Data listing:

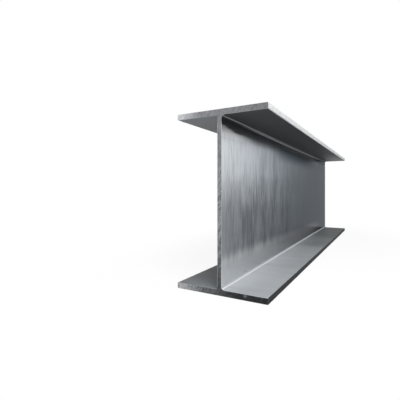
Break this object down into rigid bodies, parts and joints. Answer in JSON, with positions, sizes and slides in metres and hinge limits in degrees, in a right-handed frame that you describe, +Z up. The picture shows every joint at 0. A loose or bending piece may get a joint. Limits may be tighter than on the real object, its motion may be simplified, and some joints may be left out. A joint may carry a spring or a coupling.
{
  "type": "steel h-beam",
  "caption": "Hot-rolled steel h-beam, a straight cut length with parallel flanges and a web, used as a structural beam, post or bearer.",
  "frame": {"origin": "the middle of the lower flange's outer face, which the beam stands on", "axes": "+X along the length from the near end to the far end, +Y across the flanges to the left as seen from the near end, +Z up"},
  "size_m": [1, 0.165, 0.305],
  "materials": {
    "steel": "hot-rolled, cleaned of scale to a dull satin grey, with sawn ends"
  },
  "bodies": {
    "root": {"h_beam": "steel"}
  },
  "joints": []
}
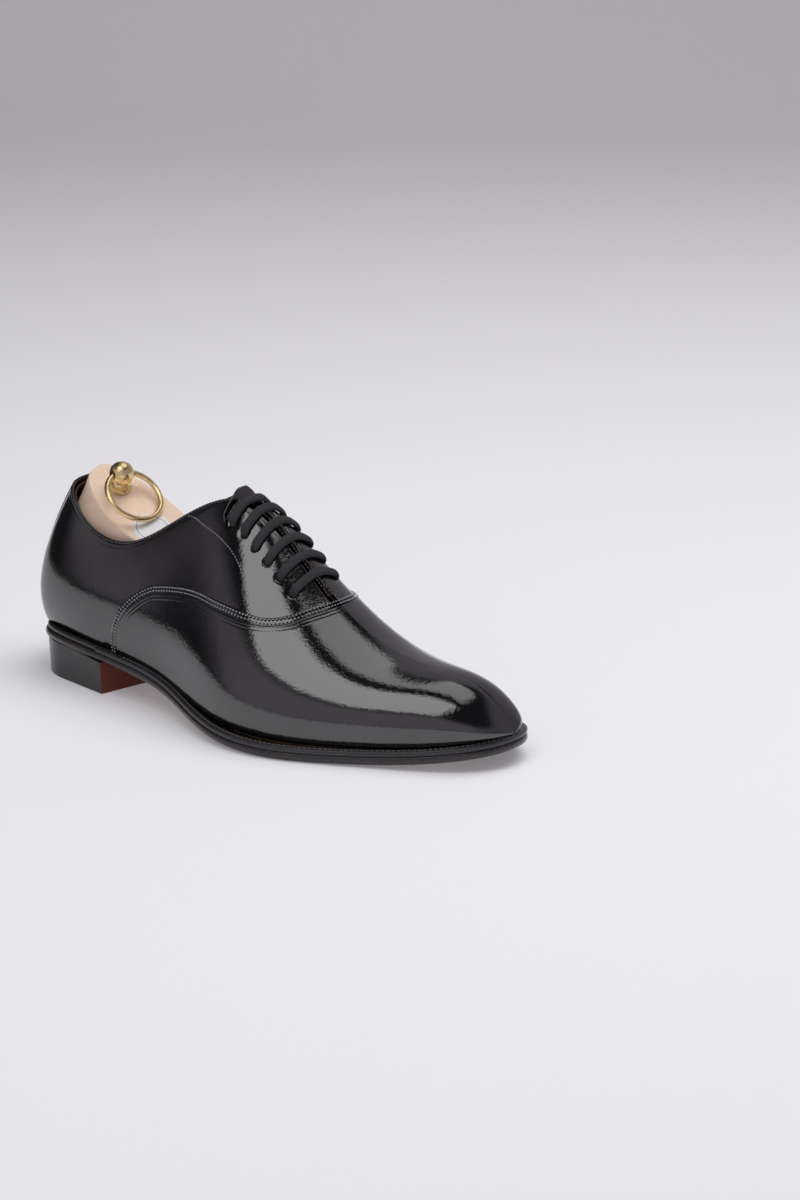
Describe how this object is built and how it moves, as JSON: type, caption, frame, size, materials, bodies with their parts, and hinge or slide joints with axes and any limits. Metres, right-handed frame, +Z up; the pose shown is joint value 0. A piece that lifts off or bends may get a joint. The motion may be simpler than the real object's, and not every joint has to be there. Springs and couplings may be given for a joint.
{
  "type": "oxford shoe with shoe tree",
  "caption": "Right-foot lace-up oxford shoe in gloss leather with a welted sole and stacked heel, holding a hinged wooden shoe tree with a brass knob and pull ring.",
  "frame": {"origin": "middle of the shoe's length and of the sole's width, on the ground plane that the heel and the ball rest on", "axes": "+X towards the toe, -Y towards the outer (lateral) side, +Z up"},
  "size_m": [0.2974, 0.1088, 0.1153],
  "materials": {
    "patent_quarter": "high-gloss patent black",
    "patent_vamp": "high-gloss patent black",
    "edge_binding": "semi-gloss black",
    "lining_leather": "matt dark brown",
    "stiffener": "raw",
    "stay_cloth": "plain weave",
    "lace_cord": "matt woven black",
    "insole_leather": "raw",
    "cork": "granular",
    "shank_steel": "plain",
    "welt_leather": "waxed black",
    "sole_leather": "waxed black edge, brown underside",
    "heel_leather": "waxed black sides, brown breast",
    "top_rubber": "matt",
    "nail_brass": "worn",
    "tree_wood": "satin beech",
    "tree_brass": "satin",
    "label_paper": "plain"
  },
  "bodies": {
    "shoe": {"vamp": "patent_vamp", "quarter_lateral": "patent_quarter", "quarter_medial": "patent_quarter", "back_strip": "patent_vamp", "topline_binding": "edge_binding", "tongue": "patent_quarter", "lace": "lace_cord", "vamp_lining": "lining_leather", "quarter_lining_lateral": "lining_leather", "quarter_lining_medial": "lining_leather", "heel_counter": "stiffener", "toe_puff": "stiffener", "facing_stay_lateral": "stay_cloth", "facing_stay_medial": "stay_cloth", "insole": "insole_leather", "sock_liner": "lining_leather", "cork_filler": "cork", "shank": "shank_steel", "welt": "welt_leather", "heel_rand": "welt_leather", "outsole": "sole_leather", "heel_lift_1": "heel_leather", "heel_lift_2": "heel_leather", "heel_lift_3": "heel_leather", "top_piece": "heel_leather", "top_piece_insert": "top_rubber", "heel_nails": "nail_brass", "tree_forepart": "tree_wood", "tree_leaf_front": "tree_brass", "tree_hinge_pin": "tree_brass"},
    "tree_heel": {"tree_heel_block": "tree_wood", "tree_leaf_rear": "tree_brass", "tree_knob": "tree_brass", "tree_knob_screw": "tree_brass", "tree_label": "label_paper"},
    "ring": {"pull_ring": "tree_brass"}
  },
  "joints": [
    {"name": "tree_heel_tilt", "type": "hinge", "parent": "shoe", "child": "tree_heel", "pos_m": [-0.02664, 0.00435, 0.025], "axis": [0, 1, 0], "range_deg": [0, 7]},
    {"name": "ring_swing", "type": "hinge", "parent": "tree_heel", "child": "ring", "pos_m": [-0.09878, 0.00591, 0.1088], "axis": [-0.184, -0.9829, 0], "range_deg": [0, 205]}
  ]
}
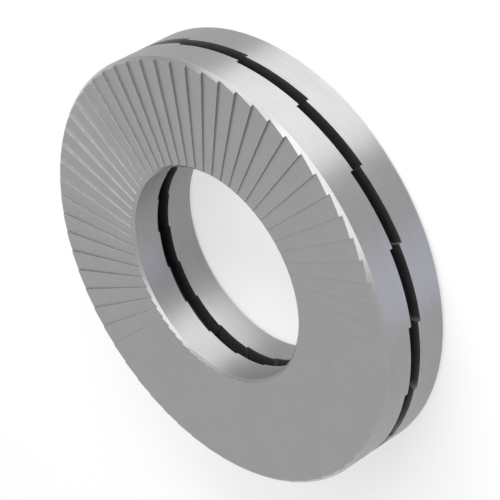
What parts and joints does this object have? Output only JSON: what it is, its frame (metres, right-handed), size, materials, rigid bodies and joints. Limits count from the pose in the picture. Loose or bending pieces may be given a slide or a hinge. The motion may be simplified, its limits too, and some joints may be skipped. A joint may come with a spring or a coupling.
{
  "type": "wedge lock washer pair",
  "caption": "Pair of round lock washers glued cam face to cam face, with fine radial teeth on both outer faces and a clearance bore.",
  "frame": {"origin": "on the bolt's axis, in the plane that the lower washer's teeth stand on", "axes": "+Z along the bolt's axis, towards the bolt head; +X along one step of the cams"},
  "size_m": [0.0108, 0.0108, 0.002],
  "materials": {
    "coated_steel": "satin grey zinc flake coat over hardened steel",
    "adhesive": "dull, nearly black"
  },
  "bodies": {
    "root": {"upper_washer": "coated_steel", "lower_washer": "coated_steel", "adhesive_film": "adhesive"}
  },
  "joints": []
}
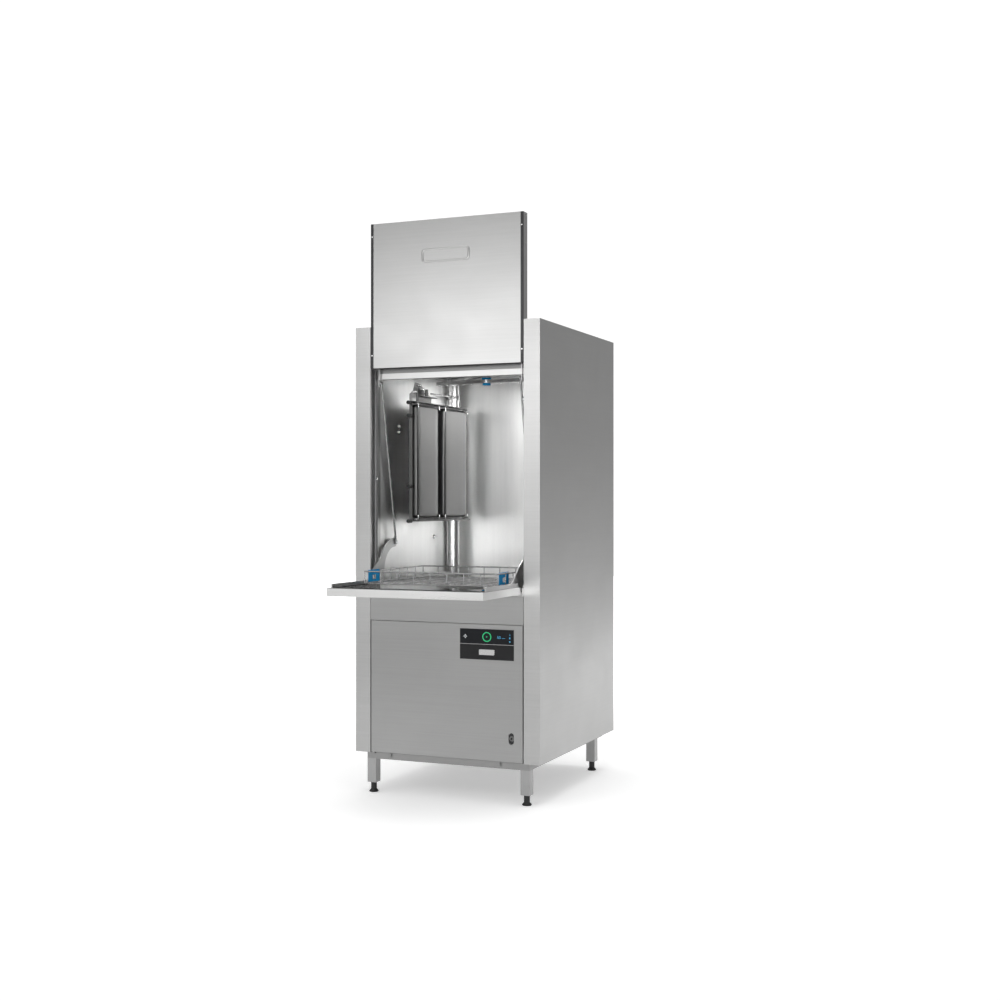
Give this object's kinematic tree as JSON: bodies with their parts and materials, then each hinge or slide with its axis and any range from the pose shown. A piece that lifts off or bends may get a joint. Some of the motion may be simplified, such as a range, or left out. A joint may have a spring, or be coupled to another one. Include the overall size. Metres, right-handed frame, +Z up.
{
  "type": "commercial dishwasher",
  "caption": "Tall free-standing stainless commercial dishwasher with a lift-up upper door, a fold-down lower flap, a roll-out wire rack and a lower service panel with display.",
  "frame": {"origin": "centre of the bounding box in x and y, at floor level", "axes": "+Z up, -Y out of the loading front, +X to the right when facing the front"},
  "size_m": [0.785, 1.24, 2.249],
  "materials": {
    "steel_sheet": "satin brushed",
    "steel_frame": "satin",
    "steel_chamber": "semi-gloss, water marked",
    "steel_tube": "pickled",
    "steel_bright": "bright polished",
    "heater_alloy": "oxidised",
    "black_plastic": "matte",
    "black_rubber": "matte",
    "blue_plastic": "semi-gloss",
    "white_plastic": "matte",
    "pump_plastic": "matte",
    "motor_aluminium": "cast, satin",
    "brass_fitting": "satin",
    "display_glass": "gloss, opaque black",
    "button_plastic": "gloss"
  },
  "bodies": {
    "cabinet": {"chassis_frame": "steel_frame", "legs": "steel_frame", "levelling_feet": "black_plastic", "left_side_panel": "steel_sheet", "right_side_panel": "steel_sheet", "rear_panel": "steel_sheet", "roof_panel": "steel_sheet", "header_panel": "steel_sheet", "apron_panel": "steel_sheet", "chamber_side_walls": "steel_chamber", "chamber_rear_wall": "steel_chamber", "chamber_ceiling": "steel_chamber", "chamber_jambs": "steel_bright", "door_guide_rails": "steel_frame", "hinge_brackets": "steel_frame", "wash_tank": "steel_chamber", "tank_strainers": "steel_chamber", "sump_filter": "steel_chamber", "tank_heater": "heater_alloy", "rack_rails": "steel_frame", "wash_manifold": "steel_tube", "lower_arm_bearing": "blue_plastic", "upper_arm_bearing": "blue_plastic", "wash_pump": "pump_plastic", "wash_pump_motor": "motor_aluminium", "suction_hose": "black_rubber", "rinse_boiler": "steel_chamber", "rinse_pump": "motor_aluminium", "drain_pump": "pump_plastic", "drain_outlet": "pump_plastic", "water_inlet": "brass_fitting", "cable_gland": "black_plastic", "control_box": "steel_sheet", "service_hinge_pins": "steel_bright", "insert_frame": "steel_frame", "insert_trays": "steel_sheet", "insert_caps": "black_rubber"},
    "lower_flap": {"flap_outer_shell": "steel_sheet", "flap_inner_dish": "steel_chamber", "flap_seal": "black_rubber", "flap_levers": "steel_frame", "flap_pins": "steel_bright"},
    "upper_door": {"upper_door_outer_skin": "steel_sheet", "upper_door_inner_skin": "steel_chamber", "door_edge_strips": "black_plastic", "door_side_rails": "steel_frame", "door_glide_blocks": "white_plastic", "door_bottom_seal": "black_rubber"},
    "link_left": {"link_rod_left": "steel_bright"},
    "link_right": {"link_rod_right": "steel_bright"},
    "rack": {"wash_rack": "steel_bright", "rack_clips": "blue_plastic"},
    "upper_arm": {"upper_wash_arm": "steel_tube"},
    "lower_arm": {"lower_wash_arm": "steel_tube"},
    "service_door": {"service_panel": "steel_sheet", "display_housing": "black_plastic", "display_glass": "display_glass"},
    "start_button": {"start_button": "button_plastic"},
    "power_button": {"power_button": "button_plastic"},
    "panel_lock": {"panel_lock": "steel_bright"}
  },
  "joints": [
    {"name": "flap_hinge", "type": "hinge", "parent": "cabinet", "child": "lower_flap", "pos_m": [0, -0.251, 0.81], "axis": [-1, 0, 0], "range_deg": [0, 90]},
    {"name": "door_slide", "type": "slide", "parent": "cabinet", "child": "upper_door", "axis": [0, 0, -1], "range_m": [0, 0.498]},
    {"name": "rack_slide", "type": "slide", "parent": "cabinet", "child": "rack", "axis": [0, 1, 0], "range_m": [0, 0.291]},
    {"name": "link_left_pivot", "type": "hinge", "parent": "lower_flap", "child": "link_left", "pos_m": [-0.2985, -0.095, 0.988], "axis": [1, 0, 0], "range_deg": [0, 90]},
    {"name": "link_right_pivot", "type": "hinge", "parent": "lower_flap", "child": "link_right", "pos_m": [0.2985, -0.095, 0.988], "axis": [1, 0, 0], "range_deg": [0, 90]},
    {"name": "upper_arm_spin", "type": "hinge", "parent": "cabinet", "child": "upper_arm", "pos_m": [0, 0.14, 1.647], "axis": [0, 0, 1], "continuous": true},
    {"name": "lower_arm_spin", "type": "hinge", "parent": "cabinet", "child": "lower_arm", "pos_m": [0, 0.14, 0.798], "axis": [0, 0, 1], "continuous": true},
    {"name": "service_panel_hinge", "type": "hinge", "parent": "cabinet", "child": "service_door", "pos_m": [-0.3165, -0.253, 0.42], "axis": [0, 0, -1], "range_deg": [0, 105]},
    {"name": "panel_lock_turn", "type": "hinge", "parent": "service_door", "child": "panel_lock", "pos_m": [0.276, -0.25, 0.253], "axis": [0, 1, 0], "range_deg": [0, 90]},
    {"name": "start_button_press", "type": "slide", "parent": "service_door", "child": "start_button", "axis": [0, 1, 0], "range_m": [0, 0.002], "stiffness_N_per_m": 900},
    {"name": "power_button_press", "type": "slide", "parent": "service_door", "child": "power_button", "axis": [0, 1, 0], "range_m": [0, 0.0015], "stiffness_N_per_m": 700}
  ],
  "couplings": [
    {"joint": "door_slide", "follows": "flap_hinge", "m_per_rad": 0.317},
    {"joint": "rack_slide", "follows": "flap_hinge", "m_per_rad": 0.185},
    {"joint": "link_left_pivot", "follows": "flap_hinge", "ratio": 1},
    {"joint": "link_right_pivot", "follows": "flap_hinge", "ratio": 1}
  ]
}
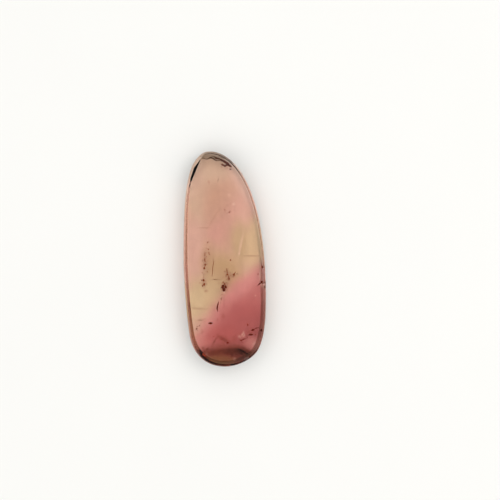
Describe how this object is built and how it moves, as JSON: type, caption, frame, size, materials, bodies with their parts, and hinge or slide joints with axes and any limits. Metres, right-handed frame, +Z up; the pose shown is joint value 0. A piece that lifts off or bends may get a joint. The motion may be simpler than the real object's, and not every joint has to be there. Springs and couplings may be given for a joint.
{
  "type": "watermelon tourmaline slice",
  "caption": "Thin polished slice of clear two-coloured tourmaline with a long rounded outline, flat on both faces, with a hand-rounded rim; rests on its underside.",
  "frame": {"origin": "middle of the underside, at the centre of the outline's width and length", "axes": "+Y along the slice towards its narrow end, +X to the right seen from above, +Z up through the slice's thickness"},
  "size_m": [0.0092, 0.024, 0.0026],
  "materials": {
    "tourmaline": "polished clear stone, deep pink to olive-tan"
  },
  "bodies": {
    "root": {"tourmaline_slice": "tourmaline"}
  },
  "joints": []
}
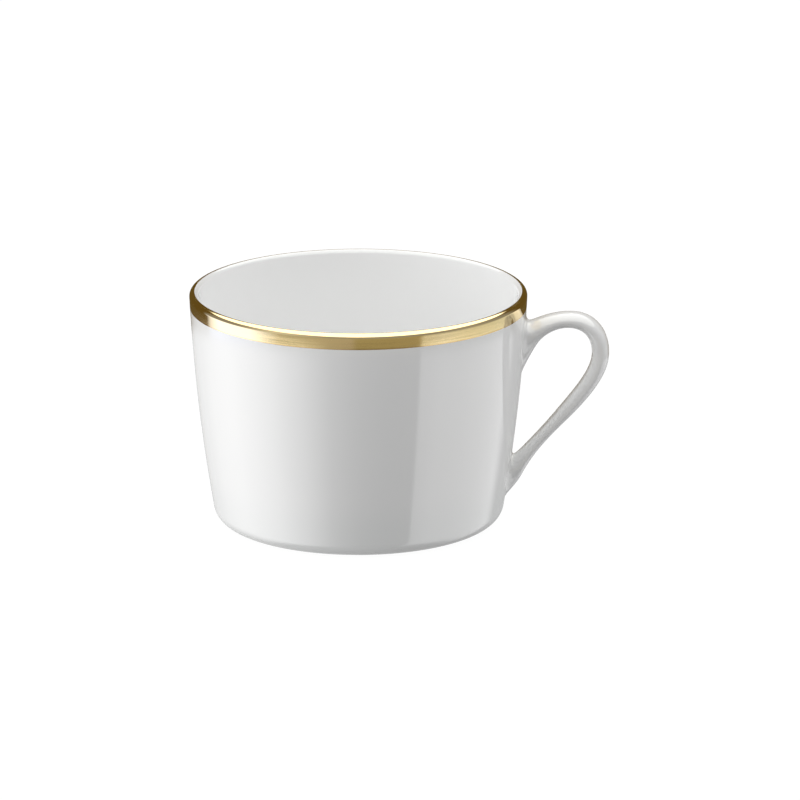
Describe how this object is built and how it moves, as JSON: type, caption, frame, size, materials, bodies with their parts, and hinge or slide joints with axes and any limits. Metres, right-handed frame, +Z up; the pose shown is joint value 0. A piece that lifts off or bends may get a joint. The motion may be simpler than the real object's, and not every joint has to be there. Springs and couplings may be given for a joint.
{
  "type": "teacup",
  "caption": "Straight-sided glazed porcelain teacup with a gold rim band, a low bare foot ring and an ear-shaped loop handle luted to the wall at both ends.",
  "frame": {"origin": "on the cup's axis, in the plane that the foot ring stands on", "axes": "+Z up along the cup's axis, +X from the axis through the handle, +Y to the left of someone who looks along the handle from the axis"},
  "size_m": [0.1071, 0.0862, 0.0605],
  "materials": {
    "glazed_porcelain": "clear gloss glaze over white clay",
    "bare_porcelain": "unglazed, polished smooth, faintly grey from use",
    "gold_lustre": "fired bright gold, polished"
  },
  "bodies": {
    "root": {"cup_body": "glazed_porcelain", "foot_ring": "bare_porcelain", "gold_rim_band": "gold_lustre", "handle": "glazed_porcelain", "upper_handle_joint": "glazed_porcelain", "lower_handle_joint": "glazed_porcelain"}
  },
  "joints": []
}
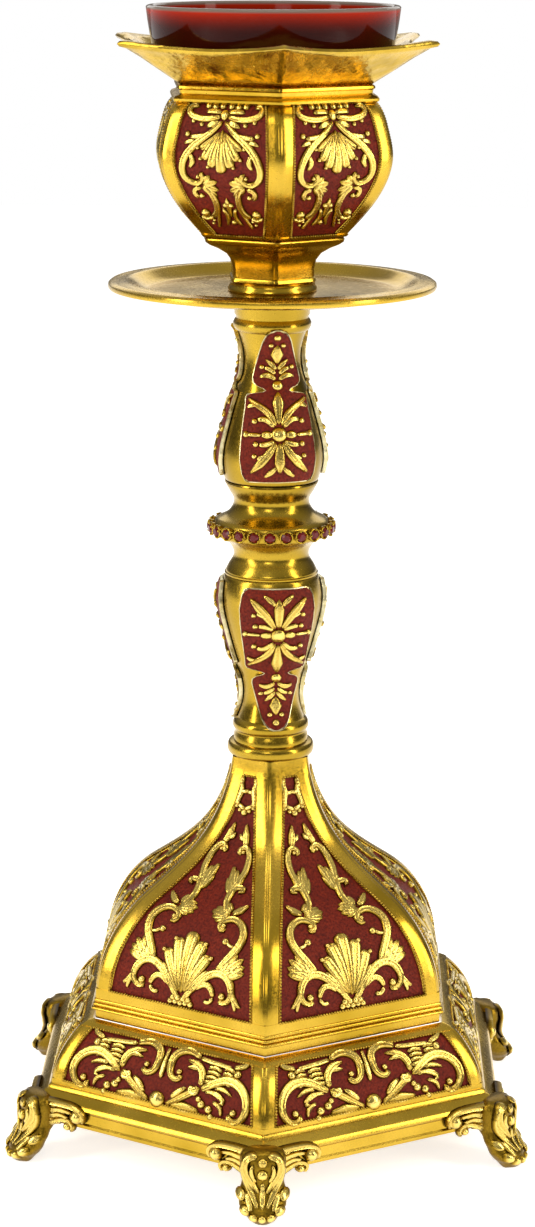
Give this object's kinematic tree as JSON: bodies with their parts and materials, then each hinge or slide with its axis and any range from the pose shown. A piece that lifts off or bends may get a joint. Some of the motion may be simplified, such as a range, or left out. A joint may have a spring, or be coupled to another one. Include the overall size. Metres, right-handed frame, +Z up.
{
  "type": "altar votive lamp",
  "caption": "Gilt, red-enamelled votive lamp: a lift-out red glass in a hexagonal bowl over a drip pan, on a baluster stem and an ogee hexagonal base with leaf-and-paw feet.",
  "frame": {"origin": "on the lamp's axis, on the surface that its six feet stand on", "axes": "+Z up the stem; a corner of the base, with its foot, points to -Y and another to +Y"},
  "size_m": [0.1732, 0.1928, 0.3688],
  "materials": {
    "polished_gilt_brass": "lacquered, bright, slightly uneven hand polish",
    "cast_gilt_brass": "cast, gilded, dark in the recesses",
    "relief_gilt_brass": "raised ornament, pale gilt on its tops",
    "red_enamel": "brick-red fired enamel, finely mottled, satin",
    "red_stone": "faceted, dark red",
    "red_glass": "thick moulded votive glass, dark ruby",
    "steel_fixings": "plain zinc-plated"
  },
  "bodies": {
    "stand": {"plinth_moulding": "polished_gilt_brass", "skirt_shell": "polished_gilt_brass", "dome_shell": "polished_gilt_brass", "reeded_band": "polished_gilt_brass", "base_collar": "polished_gilt_brass", "bowl_seat_ring": "polished_gilt_brass", "drip_pan": "polished_gilt_brass", "bowl_flare": "polished_gilt_brass", "bowl_body": "cast_gilt_brass", "bowl_foot": "cast_gilt_brass", "knop": "cast_gilt_brass", "lower_stem": "cast_gilt_brass", "upper_stem": "cast_gilt_brass", "foot_1": "cast_gilt_brass", "foot_2": "cast_gilt_brass", "foot_3": "cast_gilt_brass", "foot_4": "cast_gilt_brass", "foot_5": "cast_gilt_brass", "foot_6": "cast_gilt_brass", "skirt_filigree": "relief_gilt_brass", "dome_filigree": "relief_gilt_brass", "bowl_filigree": "relief_gilt_brass", "upper_plaque_ornaments": "relief_gilt_brass", "lower_plaque_ornaments": "relief_gilt_brass", "stone_collets": "relief_gilt_brass", "upper_plaque_1": "relief_gilt_brass", "upper_plaque_2": "relief_gilt_brass", "upper_plaque_3": "relief_gilt_brass", "lower_plaque_1": "relief_gilt_brass", "lower_plaque_2": "relief_gilt_brass", "lower_plaque_3": "relief_gilt_brass", "skirt_enamel_1": "red_enamel", "skirt_enamel_2": "red_enamel", "skirt_enamel_3": "red_enamel", "skirt_enamel_4": "red_enamel", "skirt_enamel_5": "red_enamel", "skirt_enamel_6": "red_enamel", "dome_enamel_1": "red_enamel", "dome_enamel_2": "red_enamel", "dome_enamel_3": "red_enamel", "dome_enamel_4": "red_enamel", "dome_enamel_5": "red_enamel", "dome_enamel_6": "red_enamel", "bowl_enamel_1": "red_enamel", "bowl_enamel_2": "red_enamel", "bowl_enamel_3": "red_enamel", "bowl_enamel_4": "red_enamel", "bowl_enamel_5": "red_enamel", "bowl_enamel_6": "red_enamel", "upper_plaque_enamel": "red_enamel", "lower_plaque_enamel": "red_enamel", "stones": "red_stone", "tie_rod": "steel_fixings", "base_nut": "steel_fixings", "base_washer": "steel_fixings", "bowl_nut": "steel_fixings", "foot_screws": "steel_fixings"},
    "glass": {"glass_cup": "red_glass"}
  },
  "joints": [
    {"name": "glass_lift", "type": "slide", "parent": "stand", "child": "glass", "axis": [0, 0, 1], "range_m": [0, 0.08]}
  ]
}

▶ **What is asked**
Collect each line holding the string "caption".

▶ **Exercise solution**
  "caption": "Hot-rolled steel h-beam, a straight cut length with parallel flanges and a web, used as a structural beam, post or bearer.",
Describe how this object is built and how it moves, as JSON: type, caption, frame, size, materials, bodies with their parts, and hinge or slide joints with axes and any limits. Metres, right-handed frame, +Z up; the pose shown is joint value 0. A piece that lifts off or bends may get a joint. The motion may be simpler than the real object's, and not every joint has to be there. Springs and couplings may be given for a joint.
  "caption": "Right-foot lace-up oxford shoe in gloss leather with a welted sole and stacked heel, holding a hinged wooden shoe tree with a brass knob and pull ring.",
  "caption": "Pair of round lock washers glued cam face to cam face, with fine radial teeth on both outer faces and a clearance bore.",
  "caption": "Tall free-standing stainless commercial dishwasher with a lift-up upper door, a fold-down lower flap, a roll-out wire rack and a lower service panel with display.",
Describe how this object is built and how it moves, as JSON: type, caption, frame, size, materials, bodies with their parts, and hinge or slide joints with axes and any limits. Metres, right-handed frame, +Z up; the pose shown is joint value 0. A piece that lifts off or bends may get a joint. The motion may be simpler than the real object's, and not every joint has to be there. Springs and couplings may be given for a joint.
  "caption": "Thin polished slice of clear two-coloured tourmaline with a long rounded outline, flat on both faces, with a hand-rounded rim; rests on its underside.",
Describe how this object is built and how it moves, as JSON: type, caption, frame, size, materials, bodies with their parts, and hinge or slide joints with axes and any limits. Metres, right-handed frame, +Z up; the pose shown is joint value 0. A piece that lifts off or bends may get a joint. The motion may be simpler than the real object's, and not every joint has to be there. Springs and couplings may be given for a joint.
  "caption": "Straight-sided glazed porcelain teacup with a gold rim band, a low bare foot ring and an ear-shaped loop handle luted to the wall at both ends.",
  "caption": "Gilt, red-enamelled votive lamp: a lift-out red glass in a hexagonal bowl over a drip pan, on a baluster stem and an ogee hexagonal base with leaf-and-paw feet.",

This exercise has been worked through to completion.